The AOD-Net model, while capable of meeting real-time requirements for image defogging, has limitations in feature extraction and does not account for human visual perception. Similarly, the YOLO algorithm, despite its strengths in real-time performance and accuracy, lacks specific optimization for defogging and vehicular applications. To overcome these limitations, we introduce the following contributions:
- (1)
Enhanced Image Defogging Algorithm: We propose an improved AOD-Net algorithm that incorporates a hybrid convolutional module (HDC) to broaden the receptive field for feature extraction and refine the details of defogged images. Additionally, we refine the loss function to expedite model convergence and improve generalization. These enhancements significantly upgrade the defogging performance of the AOD-Net neural network.
- (2)
Optimized YOLOv5s Detection Algorithm: An enhanced YOLOv5s target detection algorithm is introduced, featuring the ShuffleNetv2 lightweight network module to reduce complexity and improve efficiency. We also refine the feature pyramid network (FPN) and introduce global shuffle convolution (GSconv) to balance accuracy with the parameter count. The convolutional block attention module (CBAM) is incorporated to heighten target attention without compromising network accuracy, making it suitable for in-vehicle mobile devices.

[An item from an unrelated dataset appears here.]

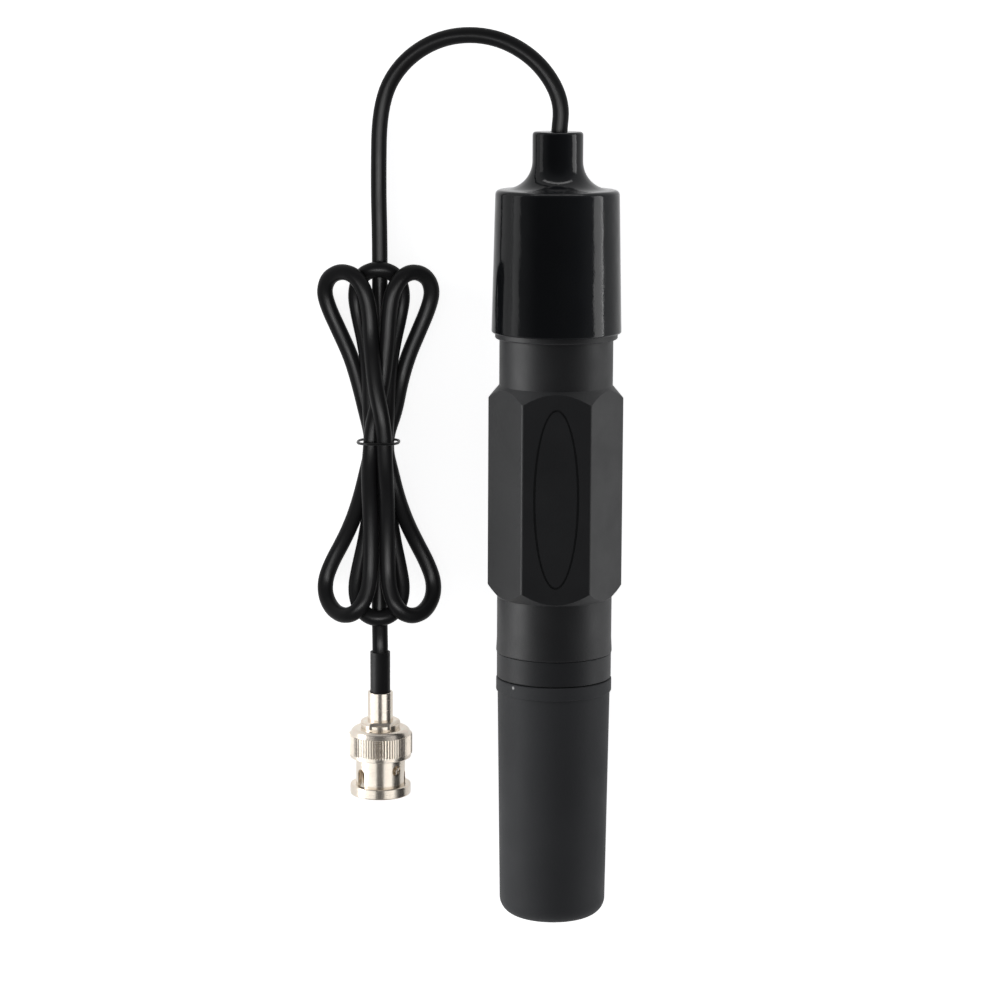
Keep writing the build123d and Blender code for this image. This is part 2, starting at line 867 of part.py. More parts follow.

The structure of this study is as follows:
Section 2 establishes the foundation by detailing the AOD-Net dehazing algorithm’s structure and principles, followed by our proposed improvements.
Section 3 focuses on enhancing the YOLOv5s model through modifications to the backbone, neck network, and attention mechanism.
Section 4 presents experimental validation of our proposed methods and compares them with mainstream algorithms. Finally,
Section 5 concludes the study with a summary of findings and future research directions.